Our project uses Cognite Function scheduling to deploy data to CDF, and we struggle to understand what the “Duration” of a Cognite Function actually represents. I have attached a screenshot showing one of our function calls, printing the duration of various function from our source code. As you see the duration of our source code takes 2+ minutes, but the call of the function itself takes less than 2 minutes (start at 7:40 and end at 7:41). Is there a distinction here between what is actually run in the backend, and overhead in terms of instantiating a call to the Cognite Function? Can anyone explain the apparent deviations?

 

Thanks.

 

 

Also, our function counting alarms uses multithreading for parallel processing. Running locally takes significantly shorter time than Cognite Function calls. Have anyone experienced runtime issues when using multithreading together with Cognite Functions?


Inside CDF Functions, you can click on the function details tab and see that each function only runs on one core and 1.5 GB RAM so I don’t think parallel processing will work on CDF Functions. 


Hi @Vetle Nevland,

We are following up to see whether you're satisfied with the responses you've received? 

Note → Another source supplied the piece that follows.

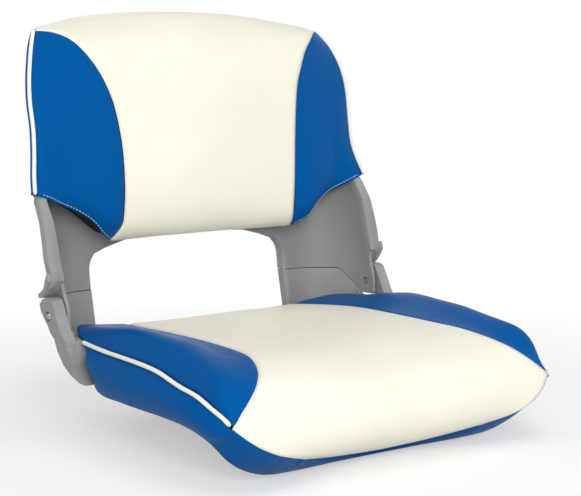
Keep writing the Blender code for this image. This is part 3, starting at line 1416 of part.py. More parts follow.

@APSHANKAR Sagar Thanks for answering. Sorry for delayed response, just returned from vacation. 

To clarify, we are counting and retrieving CDF Events concurrently using multiple threads with Python’s 

ThreadPool

class (single or multiple cores), not parallel processing with multiple cores. Can Cognite Functions handle this? 

Also, I still don’t understand why the Cognite Function executes for less than 2 minutes, while the backend code runs for more than 2 minutes. I see that multithreading is a known issue. Could this perhaps explain the observed deviations?


Hello @Vetle Nevland ! 

I work with the functions-team, so I can provide some insight here. 
To answer your questions:

  1. Yes, using threads should be no problem.
  2. The “duration” measures the execution time of your `handle`-function in addition to any overhead incurred by our backend. This overhead includes the time it takes for various messages to propagate around our backend, as well as any scaling of compute resources. 

Hope this helps! Let me know if you have any additional questions!